▸ **Work to complete**: Pull out the lines from the line containing "shape.isValid(), len(shape.Solids), round(shape.Volume" through the line containing "before = set(bpy.data.objects)", both lines included, and copy them exactly.

_ _ _ _

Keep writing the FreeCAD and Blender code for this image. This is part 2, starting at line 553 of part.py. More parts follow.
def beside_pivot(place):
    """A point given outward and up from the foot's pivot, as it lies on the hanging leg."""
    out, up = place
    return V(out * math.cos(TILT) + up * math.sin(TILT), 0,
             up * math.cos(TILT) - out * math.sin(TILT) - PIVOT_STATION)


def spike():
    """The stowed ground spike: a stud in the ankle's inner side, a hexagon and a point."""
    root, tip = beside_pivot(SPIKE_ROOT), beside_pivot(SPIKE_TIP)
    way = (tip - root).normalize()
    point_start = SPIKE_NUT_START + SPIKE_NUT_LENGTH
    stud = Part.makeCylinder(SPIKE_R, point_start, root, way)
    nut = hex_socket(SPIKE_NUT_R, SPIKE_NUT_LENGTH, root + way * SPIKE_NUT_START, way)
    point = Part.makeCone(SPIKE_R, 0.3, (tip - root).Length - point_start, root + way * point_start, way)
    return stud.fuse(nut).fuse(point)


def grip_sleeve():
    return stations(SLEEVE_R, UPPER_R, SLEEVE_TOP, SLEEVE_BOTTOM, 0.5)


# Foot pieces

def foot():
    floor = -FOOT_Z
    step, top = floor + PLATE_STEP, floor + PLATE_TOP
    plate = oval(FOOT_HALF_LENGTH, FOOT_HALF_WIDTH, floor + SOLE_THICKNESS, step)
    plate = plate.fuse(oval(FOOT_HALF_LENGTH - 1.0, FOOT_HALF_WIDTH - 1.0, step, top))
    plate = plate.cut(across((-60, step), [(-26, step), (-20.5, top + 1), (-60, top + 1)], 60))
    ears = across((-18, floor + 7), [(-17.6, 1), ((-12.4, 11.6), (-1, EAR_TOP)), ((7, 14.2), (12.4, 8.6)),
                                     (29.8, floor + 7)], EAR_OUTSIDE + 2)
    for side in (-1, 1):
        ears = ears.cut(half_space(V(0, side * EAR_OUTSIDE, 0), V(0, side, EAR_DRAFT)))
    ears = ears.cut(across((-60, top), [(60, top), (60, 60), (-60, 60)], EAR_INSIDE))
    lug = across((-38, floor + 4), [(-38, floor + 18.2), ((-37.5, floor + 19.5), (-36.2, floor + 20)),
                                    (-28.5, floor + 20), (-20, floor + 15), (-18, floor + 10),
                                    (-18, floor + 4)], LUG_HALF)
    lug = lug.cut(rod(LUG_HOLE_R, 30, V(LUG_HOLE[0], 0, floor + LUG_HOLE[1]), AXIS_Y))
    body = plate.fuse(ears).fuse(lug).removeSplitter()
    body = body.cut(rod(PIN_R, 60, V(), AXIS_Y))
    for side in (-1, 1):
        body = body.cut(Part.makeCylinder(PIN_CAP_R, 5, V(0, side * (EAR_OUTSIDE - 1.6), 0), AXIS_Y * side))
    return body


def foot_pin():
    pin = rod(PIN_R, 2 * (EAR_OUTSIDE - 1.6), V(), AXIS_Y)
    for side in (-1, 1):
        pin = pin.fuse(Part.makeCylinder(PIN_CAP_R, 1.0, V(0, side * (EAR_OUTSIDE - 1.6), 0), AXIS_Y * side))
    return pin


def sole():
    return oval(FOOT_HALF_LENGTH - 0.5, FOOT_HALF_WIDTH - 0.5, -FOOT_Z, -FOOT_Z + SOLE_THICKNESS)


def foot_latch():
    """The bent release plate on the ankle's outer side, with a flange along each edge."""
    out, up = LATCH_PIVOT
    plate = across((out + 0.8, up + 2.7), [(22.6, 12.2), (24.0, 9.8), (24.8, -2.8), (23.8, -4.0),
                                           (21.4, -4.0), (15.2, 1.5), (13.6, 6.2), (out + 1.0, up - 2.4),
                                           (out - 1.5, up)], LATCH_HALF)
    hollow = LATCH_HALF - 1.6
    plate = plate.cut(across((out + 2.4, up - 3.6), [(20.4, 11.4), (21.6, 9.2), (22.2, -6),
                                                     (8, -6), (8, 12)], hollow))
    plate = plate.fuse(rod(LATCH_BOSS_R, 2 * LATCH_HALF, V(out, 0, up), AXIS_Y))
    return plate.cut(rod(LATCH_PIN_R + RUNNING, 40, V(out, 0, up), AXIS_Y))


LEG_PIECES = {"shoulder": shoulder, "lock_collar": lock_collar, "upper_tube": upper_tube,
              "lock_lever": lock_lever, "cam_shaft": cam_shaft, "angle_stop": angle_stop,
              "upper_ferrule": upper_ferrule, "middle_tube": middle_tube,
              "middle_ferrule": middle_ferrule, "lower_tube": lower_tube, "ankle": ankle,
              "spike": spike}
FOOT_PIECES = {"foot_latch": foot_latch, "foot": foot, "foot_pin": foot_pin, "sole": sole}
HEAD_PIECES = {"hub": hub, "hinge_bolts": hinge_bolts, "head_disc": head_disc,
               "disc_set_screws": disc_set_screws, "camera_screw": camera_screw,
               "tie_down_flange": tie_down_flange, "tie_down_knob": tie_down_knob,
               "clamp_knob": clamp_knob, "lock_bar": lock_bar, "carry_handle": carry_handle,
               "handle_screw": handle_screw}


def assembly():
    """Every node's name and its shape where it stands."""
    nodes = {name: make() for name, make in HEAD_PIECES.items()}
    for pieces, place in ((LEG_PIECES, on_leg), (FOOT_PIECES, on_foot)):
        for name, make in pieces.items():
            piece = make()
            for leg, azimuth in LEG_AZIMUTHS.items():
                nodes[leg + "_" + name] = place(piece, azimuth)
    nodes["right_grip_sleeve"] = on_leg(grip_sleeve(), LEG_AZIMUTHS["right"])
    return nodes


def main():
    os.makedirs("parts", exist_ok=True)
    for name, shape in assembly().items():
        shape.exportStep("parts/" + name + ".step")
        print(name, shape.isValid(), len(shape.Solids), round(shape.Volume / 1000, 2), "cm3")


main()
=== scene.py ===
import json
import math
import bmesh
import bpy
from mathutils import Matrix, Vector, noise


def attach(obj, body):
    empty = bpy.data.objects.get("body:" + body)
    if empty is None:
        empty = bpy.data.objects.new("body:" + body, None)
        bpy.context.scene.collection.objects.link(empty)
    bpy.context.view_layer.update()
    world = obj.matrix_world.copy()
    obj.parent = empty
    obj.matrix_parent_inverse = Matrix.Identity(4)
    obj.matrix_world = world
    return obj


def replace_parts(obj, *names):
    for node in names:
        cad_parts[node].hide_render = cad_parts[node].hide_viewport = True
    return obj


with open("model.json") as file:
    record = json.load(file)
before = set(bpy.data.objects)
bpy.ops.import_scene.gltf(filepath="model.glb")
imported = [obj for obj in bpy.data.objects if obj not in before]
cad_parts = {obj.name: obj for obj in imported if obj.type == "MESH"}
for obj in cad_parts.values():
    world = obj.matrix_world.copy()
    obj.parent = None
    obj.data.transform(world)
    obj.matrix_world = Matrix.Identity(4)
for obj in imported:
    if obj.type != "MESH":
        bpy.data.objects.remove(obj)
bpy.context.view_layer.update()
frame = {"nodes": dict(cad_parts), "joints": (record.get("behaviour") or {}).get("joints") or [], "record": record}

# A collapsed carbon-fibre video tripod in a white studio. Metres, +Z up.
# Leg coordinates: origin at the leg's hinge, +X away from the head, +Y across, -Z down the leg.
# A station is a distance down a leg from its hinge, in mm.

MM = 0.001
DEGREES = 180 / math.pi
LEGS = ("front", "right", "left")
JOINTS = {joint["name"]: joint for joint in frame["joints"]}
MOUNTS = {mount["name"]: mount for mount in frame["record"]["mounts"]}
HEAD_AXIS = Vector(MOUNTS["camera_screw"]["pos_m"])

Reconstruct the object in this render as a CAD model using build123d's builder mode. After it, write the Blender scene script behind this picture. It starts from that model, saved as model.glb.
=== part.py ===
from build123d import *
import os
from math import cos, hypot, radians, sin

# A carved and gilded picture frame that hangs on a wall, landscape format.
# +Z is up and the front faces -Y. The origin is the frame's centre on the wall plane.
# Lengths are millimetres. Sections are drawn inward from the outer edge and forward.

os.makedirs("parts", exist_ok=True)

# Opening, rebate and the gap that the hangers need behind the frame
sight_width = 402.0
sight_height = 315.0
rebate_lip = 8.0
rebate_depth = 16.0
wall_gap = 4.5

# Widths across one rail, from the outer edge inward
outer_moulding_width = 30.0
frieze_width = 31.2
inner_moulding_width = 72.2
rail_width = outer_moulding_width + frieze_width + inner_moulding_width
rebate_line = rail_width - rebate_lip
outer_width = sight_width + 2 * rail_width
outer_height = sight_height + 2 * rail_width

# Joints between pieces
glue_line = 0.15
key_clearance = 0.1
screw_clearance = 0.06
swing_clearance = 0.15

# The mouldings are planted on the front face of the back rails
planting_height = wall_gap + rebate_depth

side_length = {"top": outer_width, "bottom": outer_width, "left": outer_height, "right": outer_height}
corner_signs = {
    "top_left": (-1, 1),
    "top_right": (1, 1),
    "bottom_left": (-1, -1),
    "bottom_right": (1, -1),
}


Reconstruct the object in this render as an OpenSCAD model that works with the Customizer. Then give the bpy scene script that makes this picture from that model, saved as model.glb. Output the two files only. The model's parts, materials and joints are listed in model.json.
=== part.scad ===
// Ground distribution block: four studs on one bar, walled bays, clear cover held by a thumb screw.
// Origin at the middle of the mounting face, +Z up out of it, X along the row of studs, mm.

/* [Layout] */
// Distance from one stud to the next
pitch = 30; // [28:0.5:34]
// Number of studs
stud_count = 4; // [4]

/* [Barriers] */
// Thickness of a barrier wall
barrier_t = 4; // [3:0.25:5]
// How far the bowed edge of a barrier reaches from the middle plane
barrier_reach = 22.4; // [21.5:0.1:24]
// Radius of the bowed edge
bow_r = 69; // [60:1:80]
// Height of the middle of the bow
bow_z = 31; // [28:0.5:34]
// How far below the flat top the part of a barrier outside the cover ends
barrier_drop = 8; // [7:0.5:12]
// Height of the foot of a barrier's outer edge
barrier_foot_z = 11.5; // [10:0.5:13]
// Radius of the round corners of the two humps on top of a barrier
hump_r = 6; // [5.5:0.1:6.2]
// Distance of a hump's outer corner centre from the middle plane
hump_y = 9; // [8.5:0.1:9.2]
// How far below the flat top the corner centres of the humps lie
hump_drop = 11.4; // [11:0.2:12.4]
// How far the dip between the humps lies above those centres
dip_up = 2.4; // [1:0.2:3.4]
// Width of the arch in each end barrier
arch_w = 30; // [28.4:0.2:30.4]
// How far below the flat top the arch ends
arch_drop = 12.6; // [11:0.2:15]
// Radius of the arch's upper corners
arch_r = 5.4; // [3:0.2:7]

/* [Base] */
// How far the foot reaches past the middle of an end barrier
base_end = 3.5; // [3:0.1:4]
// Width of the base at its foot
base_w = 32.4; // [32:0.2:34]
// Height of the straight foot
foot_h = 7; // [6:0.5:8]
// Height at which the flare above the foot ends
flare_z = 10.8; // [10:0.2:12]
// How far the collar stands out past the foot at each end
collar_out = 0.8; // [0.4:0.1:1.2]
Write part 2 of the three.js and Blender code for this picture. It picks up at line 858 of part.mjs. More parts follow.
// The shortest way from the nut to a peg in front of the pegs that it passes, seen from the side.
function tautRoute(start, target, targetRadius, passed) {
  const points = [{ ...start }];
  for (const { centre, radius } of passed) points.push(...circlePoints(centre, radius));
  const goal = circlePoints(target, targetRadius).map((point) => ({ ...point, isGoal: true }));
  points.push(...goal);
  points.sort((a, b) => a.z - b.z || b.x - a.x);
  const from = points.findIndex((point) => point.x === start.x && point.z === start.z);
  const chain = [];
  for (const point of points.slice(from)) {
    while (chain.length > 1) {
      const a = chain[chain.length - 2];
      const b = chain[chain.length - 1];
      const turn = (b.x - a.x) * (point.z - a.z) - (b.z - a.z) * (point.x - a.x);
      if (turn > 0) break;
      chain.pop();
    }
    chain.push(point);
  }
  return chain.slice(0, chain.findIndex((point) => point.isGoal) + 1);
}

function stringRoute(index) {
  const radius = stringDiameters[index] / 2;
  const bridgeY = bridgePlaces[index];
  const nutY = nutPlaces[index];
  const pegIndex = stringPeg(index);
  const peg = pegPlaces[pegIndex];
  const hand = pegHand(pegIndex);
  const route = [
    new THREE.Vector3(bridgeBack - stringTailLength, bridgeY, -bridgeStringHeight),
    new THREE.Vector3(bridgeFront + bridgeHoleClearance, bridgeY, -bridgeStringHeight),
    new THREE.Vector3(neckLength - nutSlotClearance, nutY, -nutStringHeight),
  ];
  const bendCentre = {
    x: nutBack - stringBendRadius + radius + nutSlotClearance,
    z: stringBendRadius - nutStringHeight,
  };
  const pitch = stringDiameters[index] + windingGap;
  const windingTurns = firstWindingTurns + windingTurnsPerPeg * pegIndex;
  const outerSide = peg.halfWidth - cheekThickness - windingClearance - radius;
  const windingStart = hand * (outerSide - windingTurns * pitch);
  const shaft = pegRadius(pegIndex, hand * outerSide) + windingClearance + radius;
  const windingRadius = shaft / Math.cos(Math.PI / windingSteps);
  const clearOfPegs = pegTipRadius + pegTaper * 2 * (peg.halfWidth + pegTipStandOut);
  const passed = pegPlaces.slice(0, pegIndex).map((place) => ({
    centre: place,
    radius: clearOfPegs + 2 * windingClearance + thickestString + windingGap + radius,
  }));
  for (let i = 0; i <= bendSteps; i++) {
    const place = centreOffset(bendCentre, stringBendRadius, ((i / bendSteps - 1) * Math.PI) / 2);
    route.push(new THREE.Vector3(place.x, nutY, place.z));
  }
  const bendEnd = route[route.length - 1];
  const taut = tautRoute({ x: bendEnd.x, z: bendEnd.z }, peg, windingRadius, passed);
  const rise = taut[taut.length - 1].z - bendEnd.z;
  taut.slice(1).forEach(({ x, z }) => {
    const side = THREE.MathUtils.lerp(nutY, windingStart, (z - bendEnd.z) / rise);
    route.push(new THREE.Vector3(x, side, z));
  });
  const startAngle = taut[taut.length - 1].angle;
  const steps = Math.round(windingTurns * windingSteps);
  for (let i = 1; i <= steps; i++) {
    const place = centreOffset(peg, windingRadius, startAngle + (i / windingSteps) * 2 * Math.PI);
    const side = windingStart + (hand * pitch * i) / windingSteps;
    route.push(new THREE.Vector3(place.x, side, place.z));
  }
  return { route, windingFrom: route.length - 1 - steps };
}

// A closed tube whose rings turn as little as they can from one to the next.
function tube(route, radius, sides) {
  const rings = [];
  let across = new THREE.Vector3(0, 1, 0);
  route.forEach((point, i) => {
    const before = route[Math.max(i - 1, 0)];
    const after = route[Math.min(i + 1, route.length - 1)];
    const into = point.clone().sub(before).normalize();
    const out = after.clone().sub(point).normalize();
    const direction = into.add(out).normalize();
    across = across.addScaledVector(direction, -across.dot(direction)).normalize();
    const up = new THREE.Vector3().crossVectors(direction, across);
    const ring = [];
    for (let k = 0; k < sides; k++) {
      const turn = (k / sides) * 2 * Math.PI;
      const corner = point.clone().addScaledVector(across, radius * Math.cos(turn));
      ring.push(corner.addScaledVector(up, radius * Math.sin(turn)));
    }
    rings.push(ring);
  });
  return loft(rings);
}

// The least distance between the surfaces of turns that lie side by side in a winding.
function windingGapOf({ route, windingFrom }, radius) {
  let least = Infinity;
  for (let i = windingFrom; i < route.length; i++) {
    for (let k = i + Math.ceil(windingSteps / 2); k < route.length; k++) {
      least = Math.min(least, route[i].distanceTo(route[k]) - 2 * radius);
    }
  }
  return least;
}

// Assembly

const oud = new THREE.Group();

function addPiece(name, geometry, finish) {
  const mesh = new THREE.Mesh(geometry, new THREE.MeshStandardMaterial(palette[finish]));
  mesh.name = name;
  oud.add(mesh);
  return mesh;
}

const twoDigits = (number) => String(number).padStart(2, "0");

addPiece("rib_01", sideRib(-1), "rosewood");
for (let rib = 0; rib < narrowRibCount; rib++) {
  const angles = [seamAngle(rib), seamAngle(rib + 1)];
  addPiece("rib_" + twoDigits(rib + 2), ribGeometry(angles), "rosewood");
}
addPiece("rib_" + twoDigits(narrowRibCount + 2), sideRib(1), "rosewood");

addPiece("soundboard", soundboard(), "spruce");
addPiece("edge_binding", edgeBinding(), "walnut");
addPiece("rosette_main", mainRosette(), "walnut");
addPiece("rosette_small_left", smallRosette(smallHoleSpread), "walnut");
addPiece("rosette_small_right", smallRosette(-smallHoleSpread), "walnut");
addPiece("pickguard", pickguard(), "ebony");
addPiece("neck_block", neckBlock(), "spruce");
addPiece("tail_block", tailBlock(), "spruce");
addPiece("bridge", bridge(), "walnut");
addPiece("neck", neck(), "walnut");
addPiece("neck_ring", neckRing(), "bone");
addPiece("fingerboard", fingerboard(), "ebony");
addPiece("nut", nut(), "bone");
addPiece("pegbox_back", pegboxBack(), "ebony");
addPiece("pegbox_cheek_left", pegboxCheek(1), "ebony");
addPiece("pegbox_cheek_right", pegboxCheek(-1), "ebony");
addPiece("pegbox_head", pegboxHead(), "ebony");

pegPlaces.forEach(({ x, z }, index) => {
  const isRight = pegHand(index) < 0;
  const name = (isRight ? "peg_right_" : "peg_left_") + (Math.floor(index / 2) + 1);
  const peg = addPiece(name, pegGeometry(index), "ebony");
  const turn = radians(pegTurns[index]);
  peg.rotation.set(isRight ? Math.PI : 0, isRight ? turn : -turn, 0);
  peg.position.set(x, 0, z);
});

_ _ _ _

▸ **Task solution**:
        print(name, shape.isValid(), len(shape.Solids), round(shape.Volume / 1000, 2), "cm3")


main()
=== scene.py ===
import json
import math
import bmesh
import bpy
from mathutils import Matrix, Vector, noise


def attach(obj, body):
    empty = bpy.data.objects.get("body:" + body)
    if empty is None:
        empty = bpy.data.objects.new("body:" + body, None)
        bpy.context.scene.collection.objects.link(empty)
    bpy.context.view_layer.update()
    world = obj.matrix_world.copy()
    obj.parent = empty
    obj.matrix_parent_inverse = Matrix.Identity(4)
    obj.matrix_world = world
    return obj


def replace_parts(obj, *names):
    for node in names:
        cad_parts[node].hide_render = cad_parts[node].hide_viewport = True
    return obj


with open("model.json") as file:
    record = json.load(file)
before = set(bpy.data.objects)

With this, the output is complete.